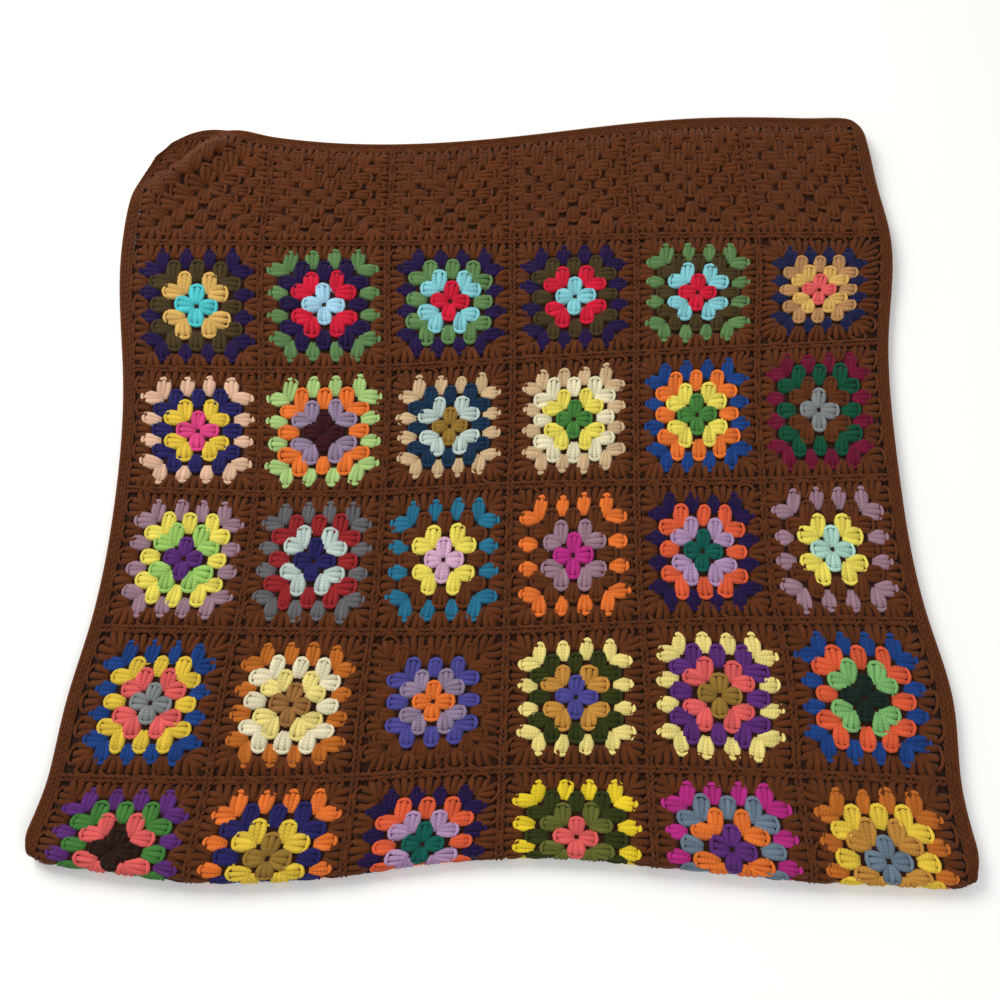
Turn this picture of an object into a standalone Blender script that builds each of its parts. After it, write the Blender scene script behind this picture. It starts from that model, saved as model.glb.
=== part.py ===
"""Granny square blanket, folded once across its width and laid flat.

Six squares across and eleven down, joined into one cloth, with a crocheted band worked
round all four sides. The fold runs along the front (-Y). The upper layer shows and the
lower layer lies flat on the floor at z = 0. The origin is on the floor under the middle.

A place on the cloth is given in squares: across from the left side of the first column,
and down from the top of the first row, over the fold and back up the lower layer.
"""

import math
from collections import namedtuple

import bmesh
import bpy
import numpy as np

# Driving sizes, in metres.
SQUARE = 0.135  # one granny square with its share of the joins
CLOTH = 0.005  # thickness of the crochet
BAND = 0.0135  # width of the crocheted band
JOIN_GAP = 0.0005  # between the squares and the band
FOLD_RADIUS = 0.0095  # outside of the turn at the front
FOLD_RADIUS_WAVE = 0.0012
LAYER_TOP = 0.0128  # top face of the upper layer where it lies on the lower one
EDGE_TOP = 0.0064  # the same where it reaches past the lower layer, at the back
LEAST_TOP = 0.0060  # no trough in the upper layer goes lower than this
TROUGH_ROUND = 0.0015  # how softly a trough meets that limit
LAYER_WAVE = 0.0030  # height of the slow waves in the upper layer
LOWER_INSET = 0.006  # the lower layer's sides lie this far inside the upper one's

# Driving counts and places, in squares.
COLUMNS = 6
ROWS = 11
FOLD_DOWN = 5.69  # middle of the turn
LOWER_END = 0.13  # the lower layer ends under this place of the upper one
SWELL_REACH = 0.65  # the upper layer settles from the turn over this distance

# Middle of the laid blanket in the tables below, which becomes the origin.
MIDDLE_X = 0.00038
MIDDLE_Y = 0.04239

# How the upper layer lies. One row for each line across the cloth: the band's edge, the
# joins between the rows of squares with two places half way, and the front of the turn. The y values are at equal
# parts of the way across.
Line = namedtuple("Line", "down x_left x_mid x_right y_left y_quarter y_mid y_three_quarter y_right")
BAND_SQUARES = BAND / SQUARE
LINES = (
    Line(-BAND_SQUARES, -0.398, 0.013, 0.394, 0.452, 0.4145, 0.422, 0.446, 0.4435),
    Line(0.5, -0.393, 0.013, 0.402, 0.360, 0.342, 0.348, 0.3625, 0.361),
    Line(1, -0.397, 0.013, 0.4105, 0.283, 0.281, 0.286, 0.292, 0.292),
    Line(2, -0.381, 0.013, 0.396, 0.137, 0.135, 0.145, 0.157, 0.168),
    Line(3, -0.373, 0.010, 0.390, 0.007, 0.002, 0.010, 0.014, 0.019),
    Line(4, -0.383, 0.006, 0.401, -0.132, -0.135, -0.134, -0.125, -0.126),
    Line(4.5, -0.396, 0.004, 0.414, -0.200, -0.203, -0.198, -0.194, -0.1995),
    Line(5, -0.404, 0.002, 0.412, -0.268, -0.271, -0.262, -0.263, -0.273),
    Line(FOLD_DOWN, -0.419, -0.001, 0.423, -0.339, -0.359, -0.3385, -0.353, -0.365),
)
PARTS_ACROSS = (0, 0.25, 0.5, 0.75, 1)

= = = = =

● **WHAT YOU SHOULD DO**
Pick out the lines containing the string "that" and show them.

● **REPLY TO THE EXERCISE**
Turn this picture of an object into a standalone Blender script that builds each of its parts. After it, write the Blender scene script behind this picture. It starts from that model, saved as model.glb.
TROUGH_ROUND = 0.0015  # how softly a trough meets that limit